» **DIRECTIVE**
Which lines run from the one containing "scene.py on. More parts follow." to the end of the entries? Quote them exactly, and nothing else.
---
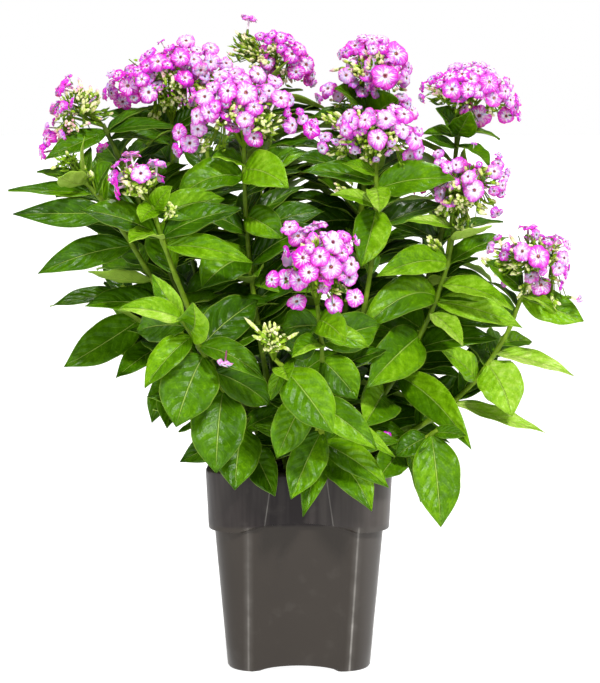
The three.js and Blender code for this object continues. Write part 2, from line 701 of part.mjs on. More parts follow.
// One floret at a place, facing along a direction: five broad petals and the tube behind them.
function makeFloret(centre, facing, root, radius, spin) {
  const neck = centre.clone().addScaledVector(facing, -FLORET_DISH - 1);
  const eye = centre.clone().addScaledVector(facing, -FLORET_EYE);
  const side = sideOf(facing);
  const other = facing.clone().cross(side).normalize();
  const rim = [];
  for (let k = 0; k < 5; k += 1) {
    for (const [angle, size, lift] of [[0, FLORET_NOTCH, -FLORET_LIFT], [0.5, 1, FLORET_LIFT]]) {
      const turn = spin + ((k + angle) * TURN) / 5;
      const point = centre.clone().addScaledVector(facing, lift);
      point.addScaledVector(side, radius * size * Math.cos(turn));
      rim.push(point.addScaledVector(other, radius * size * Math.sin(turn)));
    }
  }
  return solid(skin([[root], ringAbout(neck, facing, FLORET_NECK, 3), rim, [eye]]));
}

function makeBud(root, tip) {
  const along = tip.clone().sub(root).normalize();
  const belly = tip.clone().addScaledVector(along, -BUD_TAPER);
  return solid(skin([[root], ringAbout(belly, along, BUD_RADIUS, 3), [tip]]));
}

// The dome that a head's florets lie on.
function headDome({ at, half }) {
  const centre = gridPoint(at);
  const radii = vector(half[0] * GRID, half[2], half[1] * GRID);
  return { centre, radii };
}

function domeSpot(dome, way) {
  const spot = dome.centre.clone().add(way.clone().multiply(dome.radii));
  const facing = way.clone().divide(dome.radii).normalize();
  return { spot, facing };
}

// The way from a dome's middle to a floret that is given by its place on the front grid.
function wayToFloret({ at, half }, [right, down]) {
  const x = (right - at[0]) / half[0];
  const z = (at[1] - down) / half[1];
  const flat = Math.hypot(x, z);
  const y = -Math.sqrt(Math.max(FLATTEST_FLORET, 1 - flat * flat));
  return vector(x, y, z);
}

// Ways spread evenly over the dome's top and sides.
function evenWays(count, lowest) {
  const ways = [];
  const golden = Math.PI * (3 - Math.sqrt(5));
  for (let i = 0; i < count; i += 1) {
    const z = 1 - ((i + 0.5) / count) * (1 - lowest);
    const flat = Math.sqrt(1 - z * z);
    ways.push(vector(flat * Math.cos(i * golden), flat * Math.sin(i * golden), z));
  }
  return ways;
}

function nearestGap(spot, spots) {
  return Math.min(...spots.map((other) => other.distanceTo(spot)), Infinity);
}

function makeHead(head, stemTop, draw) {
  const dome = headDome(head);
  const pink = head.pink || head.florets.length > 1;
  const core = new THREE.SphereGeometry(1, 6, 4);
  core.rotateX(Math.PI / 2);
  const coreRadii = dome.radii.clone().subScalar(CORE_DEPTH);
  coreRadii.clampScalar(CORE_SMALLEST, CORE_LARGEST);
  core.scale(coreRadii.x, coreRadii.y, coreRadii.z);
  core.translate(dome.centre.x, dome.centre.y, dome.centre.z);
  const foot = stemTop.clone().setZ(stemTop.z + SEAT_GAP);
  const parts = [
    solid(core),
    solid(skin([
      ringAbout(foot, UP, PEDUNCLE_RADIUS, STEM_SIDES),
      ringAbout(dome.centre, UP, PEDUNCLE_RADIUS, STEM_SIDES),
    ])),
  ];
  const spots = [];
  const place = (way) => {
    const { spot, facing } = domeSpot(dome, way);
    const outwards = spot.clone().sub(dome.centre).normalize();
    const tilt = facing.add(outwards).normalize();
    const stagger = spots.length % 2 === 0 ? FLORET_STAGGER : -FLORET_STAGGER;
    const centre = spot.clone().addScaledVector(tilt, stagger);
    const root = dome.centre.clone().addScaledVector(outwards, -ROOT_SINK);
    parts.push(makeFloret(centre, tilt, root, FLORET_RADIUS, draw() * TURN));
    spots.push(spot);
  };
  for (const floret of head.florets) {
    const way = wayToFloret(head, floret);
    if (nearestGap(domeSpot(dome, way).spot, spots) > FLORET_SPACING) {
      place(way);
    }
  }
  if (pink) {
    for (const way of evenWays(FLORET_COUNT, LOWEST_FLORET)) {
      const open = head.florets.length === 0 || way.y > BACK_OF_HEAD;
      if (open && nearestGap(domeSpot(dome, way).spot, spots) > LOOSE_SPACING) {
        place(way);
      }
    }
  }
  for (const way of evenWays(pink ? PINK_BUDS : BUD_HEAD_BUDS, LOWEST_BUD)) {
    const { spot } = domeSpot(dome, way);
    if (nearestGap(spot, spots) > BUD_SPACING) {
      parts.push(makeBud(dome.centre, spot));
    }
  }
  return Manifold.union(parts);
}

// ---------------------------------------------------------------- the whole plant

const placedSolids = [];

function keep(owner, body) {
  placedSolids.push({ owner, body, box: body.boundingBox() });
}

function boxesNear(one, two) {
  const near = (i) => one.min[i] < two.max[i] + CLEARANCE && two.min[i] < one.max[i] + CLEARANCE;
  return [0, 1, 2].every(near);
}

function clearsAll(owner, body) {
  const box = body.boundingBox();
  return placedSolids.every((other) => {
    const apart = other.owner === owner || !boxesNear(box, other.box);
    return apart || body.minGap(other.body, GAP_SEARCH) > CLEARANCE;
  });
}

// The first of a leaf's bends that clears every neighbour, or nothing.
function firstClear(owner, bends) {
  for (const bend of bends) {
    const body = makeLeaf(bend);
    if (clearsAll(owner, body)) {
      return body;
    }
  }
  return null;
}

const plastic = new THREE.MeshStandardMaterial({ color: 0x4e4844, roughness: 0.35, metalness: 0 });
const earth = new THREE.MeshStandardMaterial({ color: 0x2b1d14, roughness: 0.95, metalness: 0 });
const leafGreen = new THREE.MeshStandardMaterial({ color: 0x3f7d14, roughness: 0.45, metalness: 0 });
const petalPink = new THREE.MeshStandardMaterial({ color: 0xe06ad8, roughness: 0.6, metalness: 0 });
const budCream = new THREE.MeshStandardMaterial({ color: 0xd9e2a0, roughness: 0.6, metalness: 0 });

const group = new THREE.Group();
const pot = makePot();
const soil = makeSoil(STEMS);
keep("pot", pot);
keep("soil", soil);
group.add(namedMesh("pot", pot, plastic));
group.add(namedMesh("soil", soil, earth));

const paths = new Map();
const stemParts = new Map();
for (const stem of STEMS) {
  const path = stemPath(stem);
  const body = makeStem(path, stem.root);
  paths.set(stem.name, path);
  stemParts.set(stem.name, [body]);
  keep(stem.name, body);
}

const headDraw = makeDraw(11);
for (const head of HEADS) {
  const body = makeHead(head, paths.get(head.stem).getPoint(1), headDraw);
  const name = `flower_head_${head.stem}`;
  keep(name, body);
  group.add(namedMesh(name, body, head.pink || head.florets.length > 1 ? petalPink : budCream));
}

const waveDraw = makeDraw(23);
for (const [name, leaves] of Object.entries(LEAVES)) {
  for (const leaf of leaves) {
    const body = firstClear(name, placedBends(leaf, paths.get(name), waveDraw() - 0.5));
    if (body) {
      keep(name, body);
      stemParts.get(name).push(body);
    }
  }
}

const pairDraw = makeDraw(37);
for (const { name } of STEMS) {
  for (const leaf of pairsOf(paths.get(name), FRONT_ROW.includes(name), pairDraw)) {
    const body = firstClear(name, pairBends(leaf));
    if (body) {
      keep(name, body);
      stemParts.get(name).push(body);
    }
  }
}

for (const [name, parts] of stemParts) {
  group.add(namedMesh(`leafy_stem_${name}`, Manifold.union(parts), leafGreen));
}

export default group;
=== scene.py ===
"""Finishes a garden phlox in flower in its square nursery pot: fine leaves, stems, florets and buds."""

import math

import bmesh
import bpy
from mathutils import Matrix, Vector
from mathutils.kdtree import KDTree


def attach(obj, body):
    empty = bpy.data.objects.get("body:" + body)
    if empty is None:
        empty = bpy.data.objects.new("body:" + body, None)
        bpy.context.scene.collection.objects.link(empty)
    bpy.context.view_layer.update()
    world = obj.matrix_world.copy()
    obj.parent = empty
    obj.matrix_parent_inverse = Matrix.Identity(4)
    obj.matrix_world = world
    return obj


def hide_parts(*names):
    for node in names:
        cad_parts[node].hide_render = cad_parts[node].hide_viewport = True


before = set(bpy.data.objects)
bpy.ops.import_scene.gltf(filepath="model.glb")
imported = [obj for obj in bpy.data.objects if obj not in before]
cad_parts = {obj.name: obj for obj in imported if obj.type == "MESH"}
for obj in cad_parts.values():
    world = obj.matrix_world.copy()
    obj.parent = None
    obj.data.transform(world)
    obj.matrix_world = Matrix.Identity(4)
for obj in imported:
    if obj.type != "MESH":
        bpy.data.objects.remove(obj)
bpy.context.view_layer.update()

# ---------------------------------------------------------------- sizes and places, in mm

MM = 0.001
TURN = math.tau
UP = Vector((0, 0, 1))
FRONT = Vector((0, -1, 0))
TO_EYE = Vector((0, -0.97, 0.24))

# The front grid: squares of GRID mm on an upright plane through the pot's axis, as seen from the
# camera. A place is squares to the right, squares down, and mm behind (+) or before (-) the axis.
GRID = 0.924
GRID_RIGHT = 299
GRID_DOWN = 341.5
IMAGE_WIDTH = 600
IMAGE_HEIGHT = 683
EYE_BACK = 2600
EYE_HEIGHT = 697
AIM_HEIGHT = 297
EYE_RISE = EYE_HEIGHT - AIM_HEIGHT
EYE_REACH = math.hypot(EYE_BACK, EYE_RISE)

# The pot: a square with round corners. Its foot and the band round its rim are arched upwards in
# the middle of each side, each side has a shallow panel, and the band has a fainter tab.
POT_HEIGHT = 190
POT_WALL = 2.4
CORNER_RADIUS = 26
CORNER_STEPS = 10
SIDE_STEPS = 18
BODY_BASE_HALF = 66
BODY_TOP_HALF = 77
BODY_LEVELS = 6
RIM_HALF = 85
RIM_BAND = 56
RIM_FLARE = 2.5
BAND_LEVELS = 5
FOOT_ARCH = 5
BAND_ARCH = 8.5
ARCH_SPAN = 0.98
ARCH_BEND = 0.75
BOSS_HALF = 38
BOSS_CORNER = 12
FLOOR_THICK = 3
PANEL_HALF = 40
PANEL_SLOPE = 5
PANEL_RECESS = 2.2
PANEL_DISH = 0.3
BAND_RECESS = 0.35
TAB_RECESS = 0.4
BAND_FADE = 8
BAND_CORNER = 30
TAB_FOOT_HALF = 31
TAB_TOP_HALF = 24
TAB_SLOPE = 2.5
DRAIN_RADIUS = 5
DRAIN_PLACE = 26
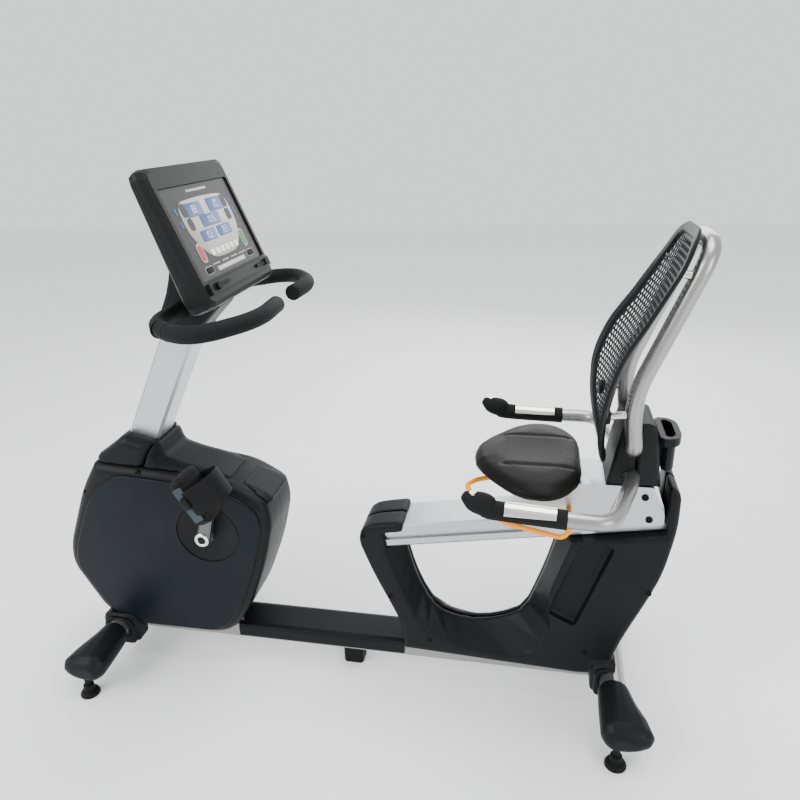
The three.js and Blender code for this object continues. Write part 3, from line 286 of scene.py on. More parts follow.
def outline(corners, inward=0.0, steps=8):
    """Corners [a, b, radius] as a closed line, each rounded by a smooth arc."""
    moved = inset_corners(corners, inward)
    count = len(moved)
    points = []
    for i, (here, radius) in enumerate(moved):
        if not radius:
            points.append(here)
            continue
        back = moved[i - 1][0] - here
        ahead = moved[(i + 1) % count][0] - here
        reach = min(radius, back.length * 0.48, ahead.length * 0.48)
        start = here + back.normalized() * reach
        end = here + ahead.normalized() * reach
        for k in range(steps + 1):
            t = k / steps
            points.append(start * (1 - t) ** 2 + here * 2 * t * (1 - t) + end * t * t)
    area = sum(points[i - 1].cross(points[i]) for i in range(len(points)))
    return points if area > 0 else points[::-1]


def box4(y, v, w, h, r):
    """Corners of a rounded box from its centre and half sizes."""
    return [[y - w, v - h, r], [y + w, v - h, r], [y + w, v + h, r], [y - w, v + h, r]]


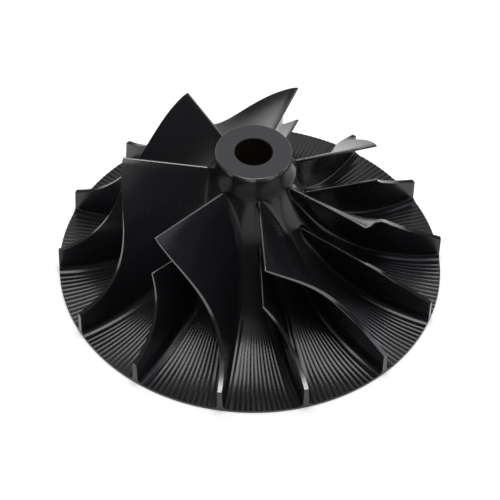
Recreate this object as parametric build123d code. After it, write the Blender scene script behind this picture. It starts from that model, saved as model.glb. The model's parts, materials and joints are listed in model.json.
---
» **RESULT OF THIS EXERCISE**
The three.js and Blender code for this object continues. Write part 3, from line 286 of scene.py on. More parts follow.
def outline(corners, inward=0.0, steps=8):
    """Corners [a, b, radius] as a closed line, each rounded by a smooth arc."""
    moved = inset_corners(corners, inward)
    count = len(moved)
    points = []
    for i, (here, radius) in enumerate(moved):
        if not radius:
            points.append(here)
            continue
        back = moved[i - 1][0] - here
        ahead = moved[(i + 1) % count][0] - here
        reach = min(radius, back.length * 0.48, ahead.length * 0.48)
        start = here + back.normalized() * reach
        end = here + ahead.normalized() * reach
        for k in range(steps + 1):
            t = k / steps
            points.append(start * (1 - t) ** 2 + here * 2 * t * (1 - t) + end * t * t)
    area = sum(points[i - 1].cross(points[i]) for i in range(len(points)))
    return points if area > 0 else points[::-1]


def box4(y, v, w, h, r):
    """Corners of a rounded box from its centre and half sizes."""
    return [[y - w, v - h, r], [y + w, v - h, r], [y + w, v + h, r], [y - w, v + h, r]]


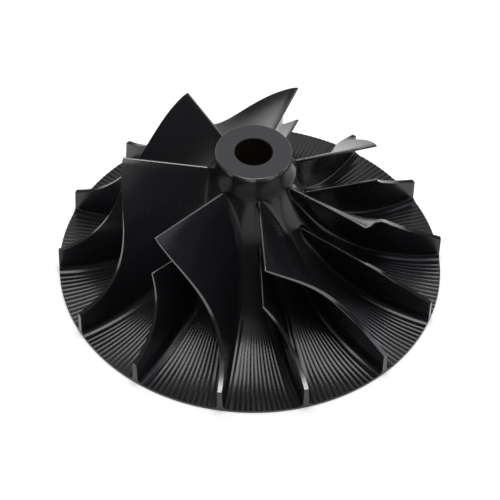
Recreate this object as parametric build123d code. After it, write the Blender scene script behind this picture. It starts from that model, saved as model.glb. The model's parts, materials and joints are listed in model.json.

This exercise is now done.